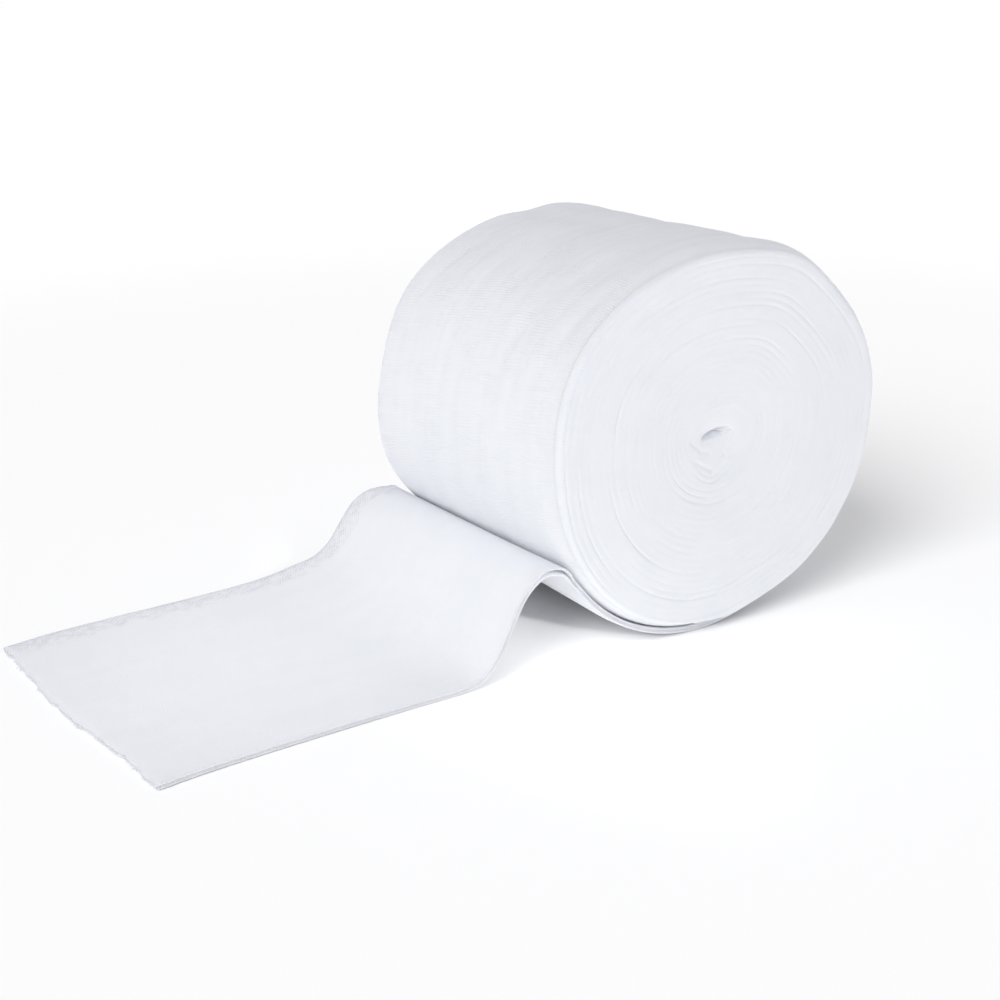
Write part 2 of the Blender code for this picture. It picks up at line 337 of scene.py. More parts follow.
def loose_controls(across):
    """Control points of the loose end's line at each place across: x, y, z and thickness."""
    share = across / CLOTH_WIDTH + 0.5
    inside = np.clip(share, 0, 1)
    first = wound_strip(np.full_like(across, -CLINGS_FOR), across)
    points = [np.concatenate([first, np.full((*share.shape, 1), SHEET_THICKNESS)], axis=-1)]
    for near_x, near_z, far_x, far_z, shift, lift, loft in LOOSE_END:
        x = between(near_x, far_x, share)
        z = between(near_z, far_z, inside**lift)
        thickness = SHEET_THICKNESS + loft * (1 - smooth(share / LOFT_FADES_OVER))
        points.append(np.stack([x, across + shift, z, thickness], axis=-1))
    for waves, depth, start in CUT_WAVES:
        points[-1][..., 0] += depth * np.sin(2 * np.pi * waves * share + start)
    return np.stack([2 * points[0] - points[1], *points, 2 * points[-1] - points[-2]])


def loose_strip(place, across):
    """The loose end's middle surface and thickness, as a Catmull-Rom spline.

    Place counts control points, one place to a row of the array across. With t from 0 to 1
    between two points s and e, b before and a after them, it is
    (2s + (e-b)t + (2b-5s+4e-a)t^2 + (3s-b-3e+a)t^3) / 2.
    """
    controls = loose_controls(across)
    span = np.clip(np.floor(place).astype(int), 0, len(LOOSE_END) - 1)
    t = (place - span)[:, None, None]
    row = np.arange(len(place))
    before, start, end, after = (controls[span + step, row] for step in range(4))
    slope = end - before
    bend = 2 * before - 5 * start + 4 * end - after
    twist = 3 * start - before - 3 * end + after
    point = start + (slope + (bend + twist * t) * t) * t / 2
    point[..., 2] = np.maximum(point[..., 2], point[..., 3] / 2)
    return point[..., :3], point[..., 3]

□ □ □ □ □

Look at the material above and copy, word for word, its lines from the first through the one containing "a Catmull-Rom spline.".

**FINISHED EXERCISE**
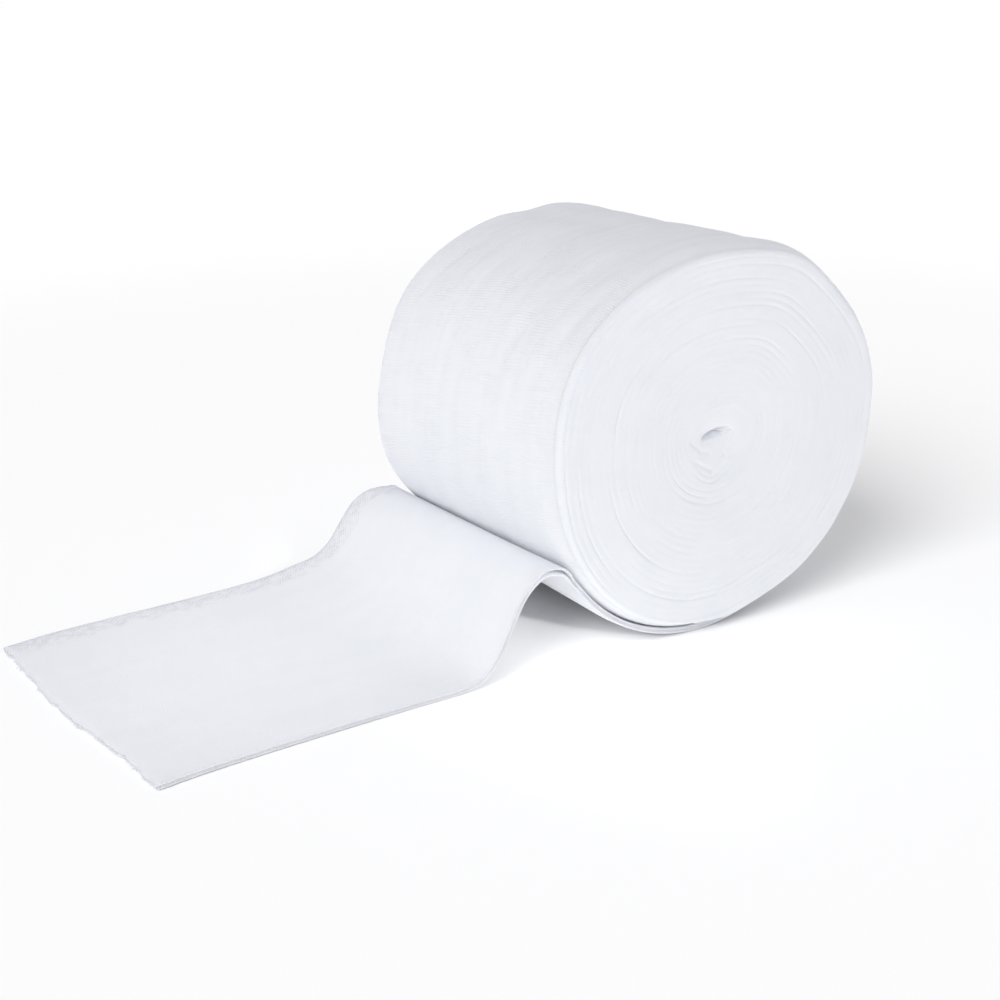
Write part 2 of the Blender code for this picture. It picks up at line 337 of scene.py. More parts follow.
def loose_controls(across):
    """Control points of the loose end's line at each place across: x, y, z and thickness."""
    share = across / CLOTH_WIDTH + 0.5
    inside = np.clip(share, 0, 1)
    first = wound_strip(np.full_like(across, -CLINGS_FOR), across)
    points = [np.concatenate([first, np.full((*share.shape, 1), SHEET_THICKNESS)], axis=-1)]
    for near_x, near_z, far_x, far_z, shift, lift, loft in LOOSE_END:
        x = between(near_x, far_x, share)
        z = between(near_z, far_z, inside**lift)
        thickness = SHEET_THICKNESS + loft * (1 - smooth(share / LOFT_FADES_OVER))
        points.append(np.stack([x, across + shift, z, thickness], axis=-1))
    for waves, depth, start in CUT_WAVES:
        points[-1][..., 0] += depth * np.sin(2 * np.pi * waves * share + start)
    return np.stack([2 * points[0] - points[1], *points, 2 * points[-1] - points[-2]])


def loose_strip(place, across):
    """The loose end's middle surface and thickness, as a Catmull-Rom spline.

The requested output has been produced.